-- begin COLLECTED MATERIAL --

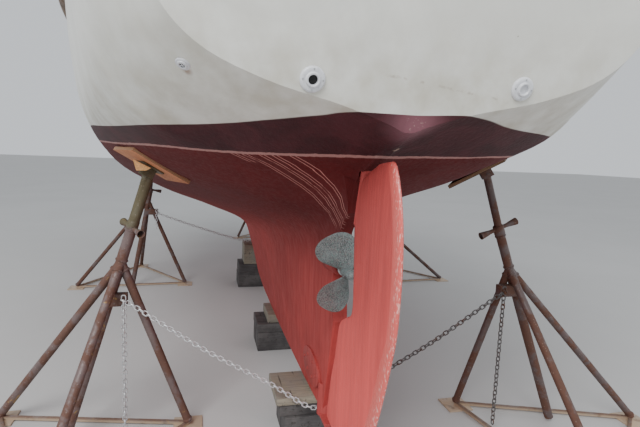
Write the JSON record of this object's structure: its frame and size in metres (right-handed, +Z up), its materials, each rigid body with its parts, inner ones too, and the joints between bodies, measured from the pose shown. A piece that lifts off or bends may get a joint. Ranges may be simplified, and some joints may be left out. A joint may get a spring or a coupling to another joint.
{
  "type": "sailing yacht on jack stands",
  "caption": "Full-keel sailing yacht ashore on keel blocks and jack stands, with mast, boom, rudder and tiller, propeller, hatches and rails.",
  "frame": {"origin": "middle of the floor under the whole object; the boat's centreline lies 0.228 m to port of it", "axes": "+X towards the bow, +Y to port, +Z up"},
  "size_m": [9.2156, 4.214, 13.77],
  "materials": {
    "antifouling_and_gelcoat": "brushed red antifouling below, off-white gelcoat above",
    "deck_gelcoat": "weathered gelcoat",
    "tinted_acrylic": "tinted",
    "teak": "oiled, weathered",
    "antifouling": "brushed red antifouling",
    "bronze": "dull, speckled",
    "white_plastic": "satin",
    "spar_alloy": "anodised",
    "weathered_timber": "grey, rough",
    "plywood": "raw",
    "rusty_steel": "rusted paint",
    "galvanised_steel": "galvanised",
    "engine_iron": "painted",
    "stainless_steel": "polished"
  },
  "bodies": {
    "hull_and_cradle": {"hull": "antifouling_and_gelcoat", "cabin_trunk": "deck_gelcoat", "cabin_window_port": "tinted_acrylic", "cabin_window_starboard": "tinted_acrylic", "deck": "deck_gelcoat", "rub_rail_port": "teak", "toe_rail_port": "teak", "rub_rail_starboard": "teak", "toe_rail_starboard": "teak", "cockpit_coaming": "teak", "winch_port": "stainless_steel", "winch_starboard": "stainless_steel", "washboards": "teak", "engine": "engine_iron", "rudder_heel_fitting": "bronze", "transom_outlet_port": "white_plastic", "transom_outlet_starboard": "white_plastic", "quarter_vent": "white_plastic", "pulpit": "stainless_steel", "pushpit": "stainless_steel", "lifelines_port": "stainless_steel", "lifelines_starboard": "stainless_steel", "mast": "spar_alloy", "spreader_port": "spar_alloy", "spreader_starboard": "spar_alloy", "forestay": "stainless_steel", "backstay": "stainless_steel", "cap_shroud_port": "stainless_steel", "lower_shrouds_port": "stainless_steel", "cap_shroud_starboard": "stainless_steel", "lower_shrouds_starboard": "stainless_steel", "keel_blocks_aft": "weathered_timber", "keel_blocks_middle": "weathered_timber", "keel_blocks_fore": "weathered_timber", "stand_aft_port": "rusty_steel", "stand_pad_aft_port": "plywood", "stand_aft_starboard": "rusty_steel", "stand_pad_aft_starboard": "plywood", "stand_middle_port": "rusty_steel", "stand_pad_middle_port": "plywood", "stand_middle_starboard": "rusty_steel", "stand_pad_middle_starboard": "plywood", "stand_fore": "rusty_steel", "stand_pad_fore": "plywood", "chain_aft": "galvanised_steel", "chain_middle": "galvanised_steel"},
    "rudder_and_tiller": {"rudder": "antifouling", "tiller": "teak"},
    "propeller": {"propeller": "bronze"},
    "boom": {"boom": "spar_alloy", "topping_lift": "stainless_steel"},
    "sliding_hatch": {"sliding_hatch": "deck_gelcoat"},
    "fore_hatch": {"fore_hatch": "tinted_acrylic"},
    "cockpit_lid_port": {"cockpit_lid_port": "teak"},
    "cockpit_lid_starboard": {"cockpit_lid_starboard": "teak"}
  },
  "joints": [
    {"name": "rudder_turn", "type": "hinge", "parent": "hull_and_cradle", "child": "rudder_and_tiller", "pos_m": [-3.988, 0.228, 1.47], "axis": [-0.2723, 0, 0.9622], "range_deg": [-35, 35]},
    {"name": "propeller_turn", "type": "hinge", "parent": "hull_and_cradle", "child": "propeller", "pos_m": [-3.821, 0.228, 1.002], "axis": [1, 0, 0], "continuous": true},
    {"name": "boom_swing", "type": "hinge", "parent": "hull_and_cradle", "child": "boom", "pos_m": [0.632, 0.228, 3.8], "axis": [0, 0, 1], "range_deg": [-62, 62]},
    {"name": "sliding_hatch_slide", "type": "slide", "parent": "hull_and_cradle", "child": "sliding_hatch", "axis": [1, 0, 0], "range_m": [0, 0.62]},
    {"name": "fore_hatch_lift", "type": "hinge", "parent": "hull_and_cradle", "child": "fore_hatch", "pos_m": [1.612, 0.228, 2.961], "axis": [0, 1, 0], "range_deg": [0, 100]},
    {"name": "cockpit_lid_port_lift", "type": "hinge", "parent": "hull_and_cradle", "child": "cockpit_lid_port", "pos_m": [-2.523, 0.878, 2.031], "axis": [-1, 0, 0], "range_deg": [0, 80]},
    {"name": "cockpit_lid_starboard_lift", "type": "hinge", "parent": "hull_and_cradle", "child": "cockpit_lid_starboard", "pos_m": [-2.523, -0.422, 2.031], "axis": [1, 0, 0], "range_deg": [0, 80]}
  ]
}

-- end COLLECTED MATERIAL --

## [PROBLEM DESCRIPTION]
Extract all of the data shown above and repeat it verbatim.

## [THE OUTPUT]
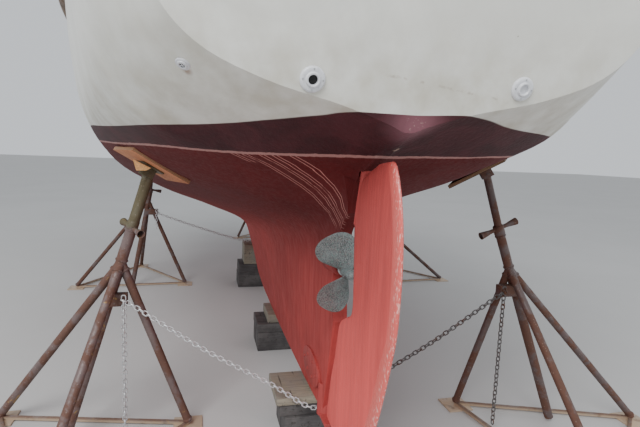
Write the JSON record of this object's structure: its frame and size in metres (right-handed, +Z up), its materials, each rigid body with its parts, inner ones too, and the joints between bodies, measured from the pose shown. A piece that lifts off or bends may get a joint. Ranges may be simplified, and some joints may be left out. A joint may get a spring or a coupling to another joint.
{
  "type": "sailing yacht on jack stands",
  "caption": "Full-keel sailing yacht ashore on keel blocks and jack stands, with mast, boom, rudder and tiller, propeller, hatches and rails.",
  "frame": {"origin": "middle of the floor under the whole object; the boat's centreline lies 0.228 m to port of it", "axes": "+X towards the bow, +Y to port, +Z up"},
  "size_m": [9.2156, 4.214, 13.77],
  "materials": {
    "antifouling_and_gelcoat": "brushed red antifouling below, off-white gelcoat above",
    "deck_gelcoat": "weathered gelcoat",
    "tinted_acrylic": "tinted",
    "teak": "oiled, weathered",
    "antifouling": "brushed red antifouling",
    "bronze": "dull, speckled",
    "white_plastic": "satin",
    "spar_alloy": "anodised",
    "weathered_timber": "grey, rough",
    "plywood": "raw",
    "rusty_steel": "rusted paint",
    "galvanised_steel": "galvanised",
    "engine_iron": "painted",
    "stainless_steel": "polished"
  },
  "bodies": {
    "hull_and_cradle": {"hull": "antifouling_and_gelcoat", "cabin_trunk": "deck_gelcoat", "cabin_window_port": "tinted_acrylic", "cabin_window_starboard": "tinted_acrylic", "deck": "deck_gelcoat", "rub_rail_port": "teak", "toe_rail_port": "teak", "rub_rail_starboard": "teak", "toe_rail_starboard": "teak", "cockpit_coaming": "teak", "winch_port": "stainless_steel", "winch_starboard": "stainless_steel", "washboards": "teak", "engine": "engine_iron", "rudder_heel_fitting": "bronze", "transom_outlet_port": "white_plastic", "transom_outlet_starboard": "white_plastic", "quarter_vent": "white_plastic", "pulpit": "stainless_steel", "pushpit": "stainless_steel", "lifelines_port": "stainless_steel", "lifelines_starboard": "stainless_steel", "mast": "spar_alloy", "spreader_port": "spar_alloy", "spreader_starboard": "spar_alloy", "forestay": "stainless_steel", "backstay": "stainless_steel", "cap_shroud_port": "stainless_steel", "lower_shrouds_port": "stainless_steel", "cap_shroud_starboard": "stainless_steel", "lower_shrouds_starboard": "stainless_steel", "keel_blocks_aft": "weathered_timber", "keel_blocks_middle": "weathered_timber", "keel_blocks_fore": "weathered_timber", "stand_aft_port": "rusty_steel", "stand_pad_aft_port": "plywood", "stand_aft_starboard": "rusty_steel", "stand_pad_aft_starboard": "plywood", "stand_middle_port": "rusty_steel", "stand_pad_middle_port": "plywood", "stand_middle_starboard": "rusty_steel", "stand_pad_middle_starboard": "plywood", "stand_fore": "rusty_steel", "stand_pad_fore": "plywood", "chain_aft": "galvanised_steel", "chain_middle": "galvanised_steel"},
    "rudder_and_tiller": {"rudder": "antifouling", "tiller": "teak"},
    "propeller": {"propeller": "bronze"},
    "boom": {"boom": "spar_alloy", "topping_lift": "stainless_steel"},
    "sliding_hatch": {"sliding_hatch": "deck_gelcoat"},
    "fore_hatch": {"fore_hatch": "tinted_acrylic"},
    "cockpit_lid_port": {"cockpit_lid_port": "teak"},
    "cockpit_lid_starboard": {"cockpit_lid_starboard": "teak"}
  },
  "joints": [
    {"name": "rudder_turn", "type": "hinge", "parent": "hull_and_cradle", "child": "rudder_and_tiller", "pos_m": [-3.988, 0.228, 1.47], "axis": [-0.2723, 0, 0.9622], "range_deg": [-35, 35]},
    {"name": "propeller_turn", "type": "hinge", "parent": "hull_and_cradle", "child": "propeller", "pos_m": [-3.821, 0.228, 1.002], "axis": [1, 0, 0], "continuous": true},
    {"name": "boom_swing", "type": "hinge", "parent": "hull_and_cradle", "child": "boom", "pos_m": [0.632, 0.228, 3.8], "axis": [0, 0, 1], "range_deg": [-62, 62]},
    {"name": "sliding_hatch_slide", "type": "slide", "parent": "hull_and_cradle", "child": "sliding_hatch", "axis": [1, 0, 0], "range_m": [0, 0.62]},
    {"name": "fore_hatch_lift", "type": "hinge", "parent": "hull_and_cradle", "child": "fore_hatch", "pos_m": [1.612, 0.228, 2.961], "axis": [0, 1, 0], "range_deg": [0, 100]},
    {"name": "cockpit_lid_port_lift", "type": "hinge", "parent": "hull_and_cradle", "child": "cockpit_lid_port", "pos_m": [-2.523, 0.878, 2.031], "axis": [-1, 0, 0], "range_deg": [0, 80]},
    {"name": "cockpit_lid_starboard_lift", "type": "hinge", "parent": "hull_and_cradle", "child": "cockpit_lid_starboard", "pos_m": [-2.523, -0.422, 2.031], "axis": [1, 0, 0], "range_deg": [0, 80]}
  ]
}